I realize that I shouldn't make fun of her or expose her to embarrassment because she gave me life, blah blah blah, whatever. She had children and raised them in the internet age, she had to expect that something of this sort would happen eventually. So here is what happened in a conversation between my mother and I today.

(First, some backstory. A couple weeks ago we went to the National Art Gallery, and while we were shopping around in the gift store, she came upon a little solar-powered contraption that attached to a window and had a prism dangling from it, so when the sunlight came in, it would turn some internal gears, spinning the prism around, and making rainbows dance all over the room. That device stopped working today, and I could hear little gears trying fruitlessly to turn, so I decided to perform some microsurgery on it and get it working again, to soothe my mother's heartbreak over a lack of spinney rainbows.)

Me (as I'm holding the contraption up to the window, trying to catch some light to see if my work had any effect): No, there's not enough light coming in, I can't tell.

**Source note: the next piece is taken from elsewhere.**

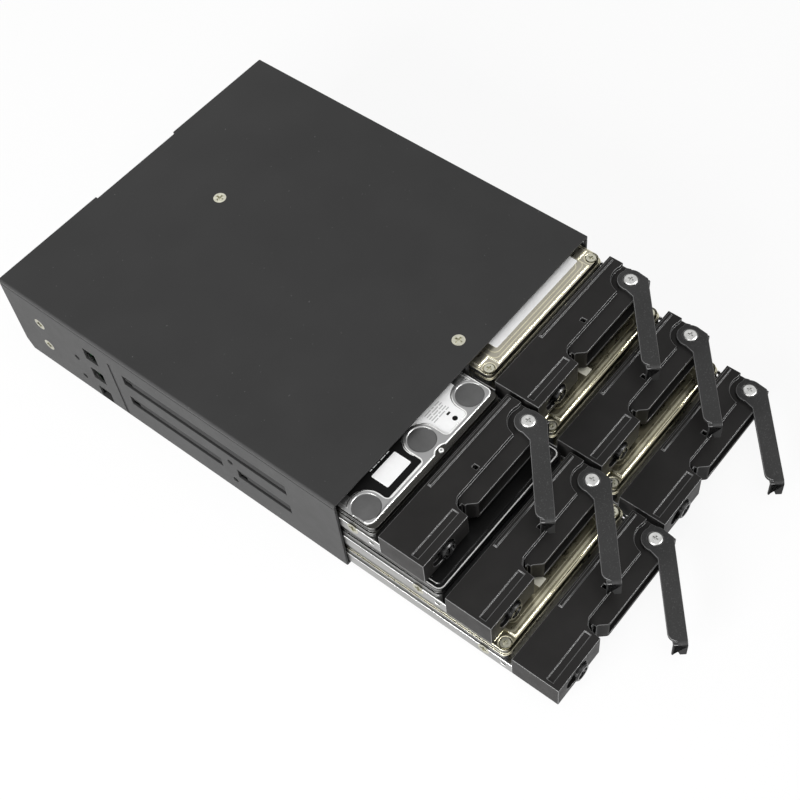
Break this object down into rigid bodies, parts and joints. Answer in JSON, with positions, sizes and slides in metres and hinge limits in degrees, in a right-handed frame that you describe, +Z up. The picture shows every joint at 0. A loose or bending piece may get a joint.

Mom: Do you want me to get a flashlight?

Me: I'm sorry, what?!

Mom: A flashlight.

Me: No. How would a flashlight do me any good?

Mom: Well, I figure light is light.

Me: ...No, Mom. Solar power requires a Sun.

Mom: Are you sure?

Me: Yes.


See, the thing about a flashlight vs. sunlight, is that your standard flashlight is about 3 watts (I googled it), while "the power at noon on the equator is about 1 kW per square meter," leaving room for all sorts of variables to enter in and mess with that figure (I maybe googled that as well, don't judge me). So, while light MAY be light, you know, photons bouncing around, making physicists scratch their heads, because (and they will admit this to you when REALLY pressed) they have NO IDEA what is going on with those little buggers - light may be light, but 3 watts vs. 1,000, or even 500 is kinda a huge difference.

And now you know.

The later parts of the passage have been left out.